In fact, full disclosure, I myself came across this fan-built expansion when I was googling around to find instances of excommunication in preparation for our Leiden workshop on “Acts of Excommunication” to see if there was any scholarship out there on excommunicatory institutions in communities I was less aware of – like the Mandeans – and one of the first hits was this. What I take from this (and no doubt this is all obvious to the more serious gamers out there) is that there is a real thirst out there to engage with history, including an impressive level of amateur wonkery to dig up knowledge about the religions and dynasties of the Middle East. Certainly, we should applaud the drive to move beyond homogenizing Muslims as all the same.
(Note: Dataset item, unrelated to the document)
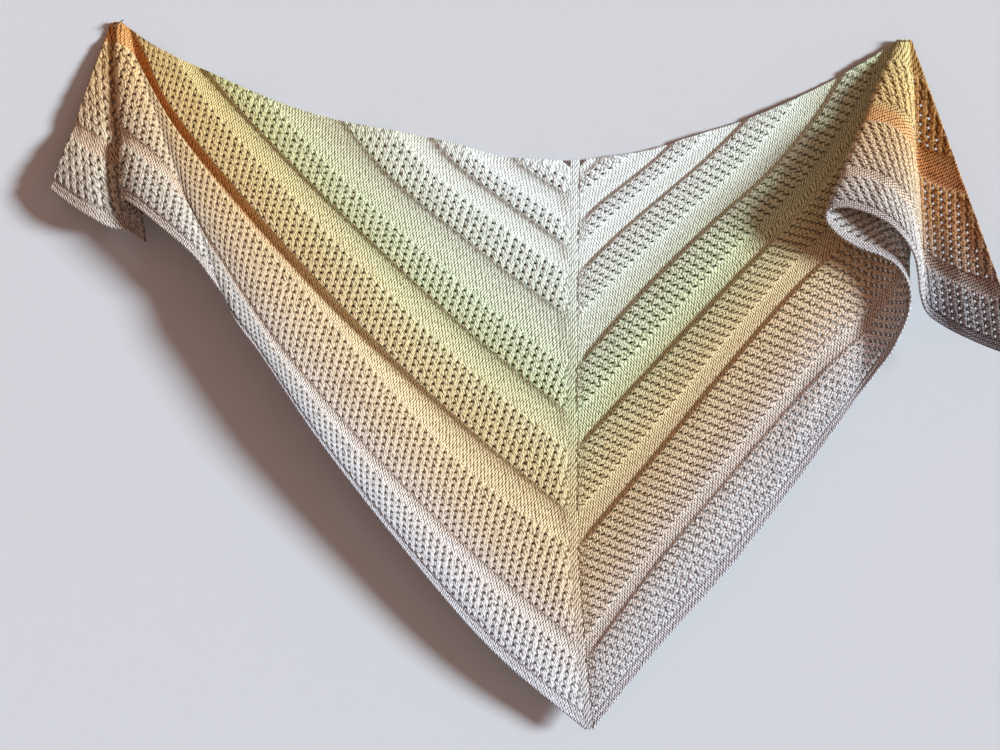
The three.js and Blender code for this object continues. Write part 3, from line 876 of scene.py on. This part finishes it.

But beyond some of the inevitable bizarre mistakes, we still have a big problem of conveying some of the big lessons of the past century of research on Middle Eastern history: Muslims were never intrinsically given to decadence; nor any more religiously fanatical than Europeans. They are just people like the people in the rest of the world. It is high time that the history of the Middle East was normalized as part of the history of the world. Games are an important area for representing history to the public, not only because of their increasing position within our culture, but also because in games you get to inhabit another person’s subjectivity. This could be a powerful vehicle for encouraging more nuanced ways of thinking about the past, about culture, history and connectivity. It is perhaps not surprising that video game designers are still reproducing older scholarly models. Clearly there will always be a lag between research and public attitudes. But given the impact and reach of games it begs the question: what can historians do about this? Is there a place for historians to get involved more directly with the kind of models which are employed in games and media? If historians of early Islam were to design game mechanics for ruling an early Islamic empire, what would it look like?